#### Raw data

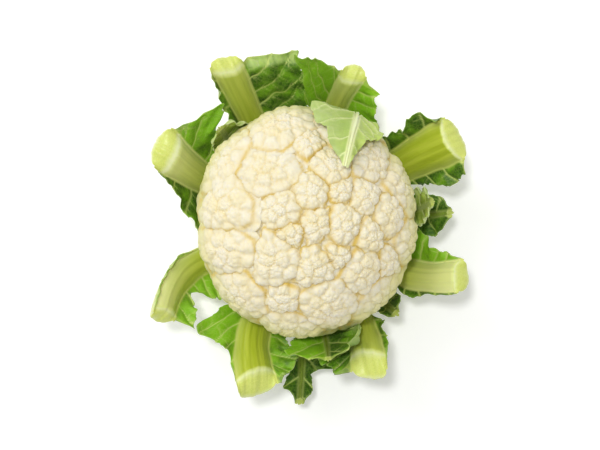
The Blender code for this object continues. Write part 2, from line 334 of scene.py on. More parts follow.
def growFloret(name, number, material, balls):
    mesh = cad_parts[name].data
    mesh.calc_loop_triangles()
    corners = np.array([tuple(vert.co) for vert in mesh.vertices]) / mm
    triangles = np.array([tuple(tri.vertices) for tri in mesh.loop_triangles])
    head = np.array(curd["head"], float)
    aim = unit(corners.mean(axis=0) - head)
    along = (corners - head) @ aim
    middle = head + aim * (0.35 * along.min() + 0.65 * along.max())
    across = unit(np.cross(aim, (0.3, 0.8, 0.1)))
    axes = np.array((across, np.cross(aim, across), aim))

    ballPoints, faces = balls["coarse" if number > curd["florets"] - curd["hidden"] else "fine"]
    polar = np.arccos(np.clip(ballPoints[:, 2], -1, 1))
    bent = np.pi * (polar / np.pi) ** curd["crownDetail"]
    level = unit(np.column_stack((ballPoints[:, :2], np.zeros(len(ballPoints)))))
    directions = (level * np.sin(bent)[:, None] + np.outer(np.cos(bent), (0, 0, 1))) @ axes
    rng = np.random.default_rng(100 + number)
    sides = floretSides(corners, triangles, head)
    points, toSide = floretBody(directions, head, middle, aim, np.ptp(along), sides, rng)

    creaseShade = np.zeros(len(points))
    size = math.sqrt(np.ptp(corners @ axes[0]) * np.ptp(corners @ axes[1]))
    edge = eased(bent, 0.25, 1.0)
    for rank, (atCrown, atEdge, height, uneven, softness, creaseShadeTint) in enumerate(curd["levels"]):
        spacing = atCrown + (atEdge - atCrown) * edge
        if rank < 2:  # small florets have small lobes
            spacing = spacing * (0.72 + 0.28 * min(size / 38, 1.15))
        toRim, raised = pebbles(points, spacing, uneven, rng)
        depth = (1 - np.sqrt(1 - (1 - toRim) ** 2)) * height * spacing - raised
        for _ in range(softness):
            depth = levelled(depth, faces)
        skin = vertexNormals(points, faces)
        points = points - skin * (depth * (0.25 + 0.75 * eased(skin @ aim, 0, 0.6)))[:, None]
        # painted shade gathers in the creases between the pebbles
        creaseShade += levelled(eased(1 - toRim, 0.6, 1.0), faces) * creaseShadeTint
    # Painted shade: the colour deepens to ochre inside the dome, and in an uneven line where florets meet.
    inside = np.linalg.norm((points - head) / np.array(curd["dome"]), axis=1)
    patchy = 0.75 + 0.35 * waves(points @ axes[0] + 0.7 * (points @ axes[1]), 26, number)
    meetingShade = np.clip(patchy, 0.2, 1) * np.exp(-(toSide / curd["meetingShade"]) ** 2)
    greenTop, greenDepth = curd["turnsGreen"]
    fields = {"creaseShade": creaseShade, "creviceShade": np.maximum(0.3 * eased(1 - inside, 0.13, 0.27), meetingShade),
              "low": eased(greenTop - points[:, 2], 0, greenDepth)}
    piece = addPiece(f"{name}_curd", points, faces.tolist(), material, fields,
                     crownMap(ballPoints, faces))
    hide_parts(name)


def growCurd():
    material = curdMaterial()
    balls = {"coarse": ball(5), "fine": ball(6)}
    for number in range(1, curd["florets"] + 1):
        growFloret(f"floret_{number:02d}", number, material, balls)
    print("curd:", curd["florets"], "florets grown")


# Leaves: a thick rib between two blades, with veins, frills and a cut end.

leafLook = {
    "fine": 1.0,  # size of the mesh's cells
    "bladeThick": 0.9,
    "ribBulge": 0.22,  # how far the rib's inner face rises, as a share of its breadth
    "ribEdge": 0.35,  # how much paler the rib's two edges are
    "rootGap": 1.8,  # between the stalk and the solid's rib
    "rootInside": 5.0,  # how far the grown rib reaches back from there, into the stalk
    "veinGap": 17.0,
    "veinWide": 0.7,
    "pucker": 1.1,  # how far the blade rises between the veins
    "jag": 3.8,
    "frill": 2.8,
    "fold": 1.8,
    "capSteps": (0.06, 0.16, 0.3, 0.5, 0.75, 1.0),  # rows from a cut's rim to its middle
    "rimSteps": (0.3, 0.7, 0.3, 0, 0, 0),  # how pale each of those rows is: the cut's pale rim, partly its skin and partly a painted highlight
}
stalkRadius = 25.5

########
#### Raw data

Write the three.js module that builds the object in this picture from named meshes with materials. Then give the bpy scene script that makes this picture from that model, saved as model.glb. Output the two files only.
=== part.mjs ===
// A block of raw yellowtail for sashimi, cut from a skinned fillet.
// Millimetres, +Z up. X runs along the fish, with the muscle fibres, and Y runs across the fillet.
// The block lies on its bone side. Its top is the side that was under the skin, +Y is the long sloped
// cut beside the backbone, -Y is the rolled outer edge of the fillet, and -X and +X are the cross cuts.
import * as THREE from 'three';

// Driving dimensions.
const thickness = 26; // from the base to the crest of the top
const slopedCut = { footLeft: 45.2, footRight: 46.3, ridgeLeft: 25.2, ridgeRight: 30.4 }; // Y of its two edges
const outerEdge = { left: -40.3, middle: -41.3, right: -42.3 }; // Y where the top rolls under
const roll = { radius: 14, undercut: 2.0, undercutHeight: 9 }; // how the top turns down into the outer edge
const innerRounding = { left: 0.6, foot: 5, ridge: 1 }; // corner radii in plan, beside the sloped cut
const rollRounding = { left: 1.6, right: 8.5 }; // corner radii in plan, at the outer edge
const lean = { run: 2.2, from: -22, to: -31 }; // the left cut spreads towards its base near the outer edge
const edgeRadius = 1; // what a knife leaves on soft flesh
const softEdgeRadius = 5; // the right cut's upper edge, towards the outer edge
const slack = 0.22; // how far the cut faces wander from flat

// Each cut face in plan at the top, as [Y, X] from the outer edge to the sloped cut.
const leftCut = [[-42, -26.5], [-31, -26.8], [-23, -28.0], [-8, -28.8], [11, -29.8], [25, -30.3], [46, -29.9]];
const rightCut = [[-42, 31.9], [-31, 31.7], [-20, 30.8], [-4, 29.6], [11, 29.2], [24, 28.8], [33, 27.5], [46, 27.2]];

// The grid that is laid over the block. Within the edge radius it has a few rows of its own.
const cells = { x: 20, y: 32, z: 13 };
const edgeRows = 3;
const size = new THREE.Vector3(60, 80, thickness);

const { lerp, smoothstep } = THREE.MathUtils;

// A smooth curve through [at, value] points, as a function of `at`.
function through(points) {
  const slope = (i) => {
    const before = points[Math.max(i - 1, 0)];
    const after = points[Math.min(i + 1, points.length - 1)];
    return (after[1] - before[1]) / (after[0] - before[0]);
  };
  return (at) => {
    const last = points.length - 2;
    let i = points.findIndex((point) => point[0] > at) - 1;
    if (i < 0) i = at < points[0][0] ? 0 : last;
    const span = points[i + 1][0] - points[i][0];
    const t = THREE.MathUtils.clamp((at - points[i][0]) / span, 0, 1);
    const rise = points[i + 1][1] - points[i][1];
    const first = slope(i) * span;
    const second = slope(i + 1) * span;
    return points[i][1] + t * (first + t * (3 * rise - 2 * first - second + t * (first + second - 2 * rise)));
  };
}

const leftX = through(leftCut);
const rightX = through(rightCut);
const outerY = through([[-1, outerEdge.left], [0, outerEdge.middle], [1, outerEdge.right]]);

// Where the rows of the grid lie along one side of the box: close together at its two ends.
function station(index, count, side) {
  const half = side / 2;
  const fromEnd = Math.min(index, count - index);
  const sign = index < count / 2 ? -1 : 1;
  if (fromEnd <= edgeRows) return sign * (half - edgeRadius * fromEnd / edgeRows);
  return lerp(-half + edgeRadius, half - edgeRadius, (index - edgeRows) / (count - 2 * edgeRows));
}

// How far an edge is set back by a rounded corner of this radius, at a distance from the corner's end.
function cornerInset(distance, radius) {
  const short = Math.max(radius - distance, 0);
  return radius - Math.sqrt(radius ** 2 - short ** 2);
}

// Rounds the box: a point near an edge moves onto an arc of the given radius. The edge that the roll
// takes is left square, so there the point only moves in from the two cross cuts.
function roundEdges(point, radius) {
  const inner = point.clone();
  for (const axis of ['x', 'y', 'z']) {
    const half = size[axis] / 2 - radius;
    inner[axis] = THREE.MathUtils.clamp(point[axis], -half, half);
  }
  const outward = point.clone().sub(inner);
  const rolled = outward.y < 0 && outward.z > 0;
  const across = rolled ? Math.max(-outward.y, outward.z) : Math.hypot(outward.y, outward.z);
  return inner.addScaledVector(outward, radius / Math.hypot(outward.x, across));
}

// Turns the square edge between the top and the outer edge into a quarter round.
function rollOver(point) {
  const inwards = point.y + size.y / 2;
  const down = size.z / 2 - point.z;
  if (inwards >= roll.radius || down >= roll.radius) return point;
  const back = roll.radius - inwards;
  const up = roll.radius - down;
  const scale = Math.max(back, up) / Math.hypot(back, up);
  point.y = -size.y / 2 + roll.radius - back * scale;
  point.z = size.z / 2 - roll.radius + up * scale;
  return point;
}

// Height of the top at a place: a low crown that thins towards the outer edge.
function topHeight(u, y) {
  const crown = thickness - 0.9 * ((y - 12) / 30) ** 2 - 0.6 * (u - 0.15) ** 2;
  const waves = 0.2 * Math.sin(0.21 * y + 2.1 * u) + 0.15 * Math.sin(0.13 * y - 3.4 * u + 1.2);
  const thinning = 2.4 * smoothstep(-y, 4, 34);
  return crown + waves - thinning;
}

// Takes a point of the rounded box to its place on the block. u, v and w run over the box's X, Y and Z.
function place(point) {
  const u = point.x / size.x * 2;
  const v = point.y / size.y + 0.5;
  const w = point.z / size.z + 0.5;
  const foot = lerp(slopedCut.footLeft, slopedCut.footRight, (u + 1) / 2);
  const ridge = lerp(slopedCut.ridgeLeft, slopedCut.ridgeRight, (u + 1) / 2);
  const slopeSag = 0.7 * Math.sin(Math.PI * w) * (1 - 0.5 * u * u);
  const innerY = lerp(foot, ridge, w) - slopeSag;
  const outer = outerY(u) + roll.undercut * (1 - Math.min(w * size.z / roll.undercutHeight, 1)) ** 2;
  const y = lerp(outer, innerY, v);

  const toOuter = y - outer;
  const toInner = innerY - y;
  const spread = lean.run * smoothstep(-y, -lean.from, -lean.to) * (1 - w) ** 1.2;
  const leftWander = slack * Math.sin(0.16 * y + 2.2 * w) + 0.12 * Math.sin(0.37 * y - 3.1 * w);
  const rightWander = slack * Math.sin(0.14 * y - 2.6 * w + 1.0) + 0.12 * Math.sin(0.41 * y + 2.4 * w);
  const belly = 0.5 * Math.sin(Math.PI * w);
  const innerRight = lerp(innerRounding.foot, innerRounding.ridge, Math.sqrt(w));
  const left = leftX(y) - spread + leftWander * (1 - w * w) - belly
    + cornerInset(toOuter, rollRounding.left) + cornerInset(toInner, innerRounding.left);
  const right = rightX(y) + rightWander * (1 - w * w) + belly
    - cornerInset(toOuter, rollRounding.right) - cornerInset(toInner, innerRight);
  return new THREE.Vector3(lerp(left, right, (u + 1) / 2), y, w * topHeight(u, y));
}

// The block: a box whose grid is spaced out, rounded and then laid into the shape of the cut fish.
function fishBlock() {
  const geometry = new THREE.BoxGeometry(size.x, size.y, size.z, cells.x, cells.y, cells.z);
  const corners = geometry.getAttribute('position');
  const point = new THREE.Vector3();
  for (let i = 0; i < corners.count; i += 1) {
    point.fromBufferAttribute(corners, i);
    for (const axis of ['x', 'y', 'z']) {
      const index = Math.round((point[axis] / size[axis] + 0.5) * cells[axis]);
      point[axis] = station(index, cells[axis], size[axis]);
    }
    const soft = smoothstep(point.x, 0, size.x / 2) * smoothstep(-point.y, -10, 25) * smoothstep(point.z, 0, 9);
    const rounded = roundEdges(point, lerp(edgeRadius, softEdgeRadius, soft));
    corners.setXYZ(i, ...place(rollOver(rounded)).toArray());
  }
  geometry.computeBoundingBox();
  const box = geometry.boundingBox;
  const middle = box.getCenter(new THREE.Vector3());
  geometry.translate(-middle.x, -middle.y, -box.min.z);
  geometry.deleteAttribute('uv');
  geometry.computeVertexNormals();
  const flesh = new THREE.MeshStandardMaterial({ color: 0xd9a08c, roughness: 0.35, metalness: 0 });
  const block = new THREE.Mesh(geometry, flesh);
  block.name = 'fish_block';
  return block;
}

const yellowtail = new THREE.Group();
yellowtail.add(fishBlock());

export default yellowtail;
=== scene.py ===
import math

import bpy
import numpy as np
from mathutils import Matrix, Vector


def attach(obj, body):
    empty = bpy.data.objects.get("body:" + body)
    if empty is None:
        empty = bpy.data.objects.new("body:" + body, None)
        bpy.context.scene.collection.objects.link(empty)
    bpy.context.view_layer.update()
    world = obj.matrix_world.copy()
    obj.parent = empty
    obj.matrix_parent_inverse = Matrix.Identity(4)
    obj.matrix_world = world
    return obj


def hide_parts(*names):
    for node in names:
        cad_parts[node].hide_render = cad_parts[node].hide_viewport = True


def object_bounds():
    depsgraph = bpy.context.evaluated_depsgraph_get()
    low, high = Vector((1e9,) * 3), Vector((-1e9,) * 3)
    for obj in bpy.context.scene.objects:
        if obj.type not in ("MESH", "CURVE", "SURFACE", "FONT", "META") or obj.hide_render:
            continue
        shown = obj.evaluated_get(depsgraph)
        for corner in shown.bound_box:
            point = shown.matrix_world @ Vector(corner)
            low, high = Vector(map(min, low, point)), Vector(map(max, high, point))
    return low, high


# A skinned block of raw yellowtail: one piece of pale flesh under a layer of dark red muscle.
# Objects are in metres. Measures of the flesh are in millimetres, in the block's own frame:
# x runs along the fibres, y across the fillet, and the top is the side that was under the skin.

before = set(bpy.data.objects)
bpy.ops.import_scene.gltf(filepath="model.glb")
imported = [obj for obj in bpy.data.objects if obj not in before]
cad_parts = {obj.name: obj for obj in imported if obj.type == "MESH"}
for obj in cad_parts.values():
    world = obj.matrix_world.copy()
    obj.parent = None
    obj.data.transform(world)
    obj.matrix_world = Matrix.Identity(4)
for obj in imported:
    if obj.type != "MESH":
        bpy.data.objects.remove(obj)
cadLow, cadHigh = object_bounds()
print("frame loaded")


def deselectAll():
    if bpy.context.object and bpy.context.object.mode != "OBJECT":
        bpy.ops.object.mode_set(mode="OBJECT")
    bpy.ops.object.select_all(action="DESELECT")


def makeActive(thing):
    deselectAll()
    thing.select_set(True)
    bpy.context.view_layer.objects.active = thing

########

# Short exercise
Within the material above, transcribe exactly the lines that run from the line holding "obj.matrix_parent_inverse = Matrix.Identity(4)" through the line holding "bpy.context.view_layer.objects.active = thing".

# Result of this exercise
    obj.matrix_parent_inverse = Matrix.Identity(4)
    obj.matrix_world = world
    return obj


def hide_parts(*names):
    for node in names:
        cad_parts[node].hide_render = cad_parts[node].hide_viewport = True


def object_bounds():
    depsgraph = bpy.context.evaluated_depsgraph_get()
    low, high = Vector((1e9,) * 3), Vector((-1e9,) * 3)
    for obj in bpy.context.scene.objects:
        if obj.type not in ("MESH", "CURVE", "SURFACE", "FONT", "META") or obj.hide_render:
            continue
        shown = obj.evaluated_get(depsgraph)
        for corner in shown.bound_box:
            point = shown.matrix_world @ Vector(corner)
            low, high = Vector(map(min, low, point)), Vector(map(max, high, point))
    return low, high


# A skinned block of raw yellowtail: one piece of pale flesh under a layer of dark red muscle.
# Objects are in metres. Measures of the flesh are in millimetres, in the block's own frame:
# x runs along the fibres, y across the fillet, and the top is the side that was under the skin.

before = set(bpy.data.objects)
bpy.ops.import_scene.gltf(filepath="model.glb")
imported = [obj for obj in bpy.data.objects if obj not in before]
cad_parts = {obj.name: obj for obj in imported if obj.type == "MESH"}
for obj in cad_parts.values():
    world = obj.matrix_world.copy()
    obj.parent = None
    obj.data.transform(world)
    obj.matrix_world = Matrix.Identity(4)
for obj in imported:
    if obj.type != "MESH":
        bpy.data.objects.remove(obj)
cadLow, cadHigh = object_bounds()
print("frame loaded")


def deselectAll():
    if bpy.context.object and bpy.context.object.mode != "OBJECT":
        bpy.ops.object.mode_set(mode="OBJECT")
    bpy.ops.object.select_all(action="DESELECT")


def makeActive(thing):
    deselectAll()
    thing.select_set(True)
    bpy.context.view_layer.objects.active = thing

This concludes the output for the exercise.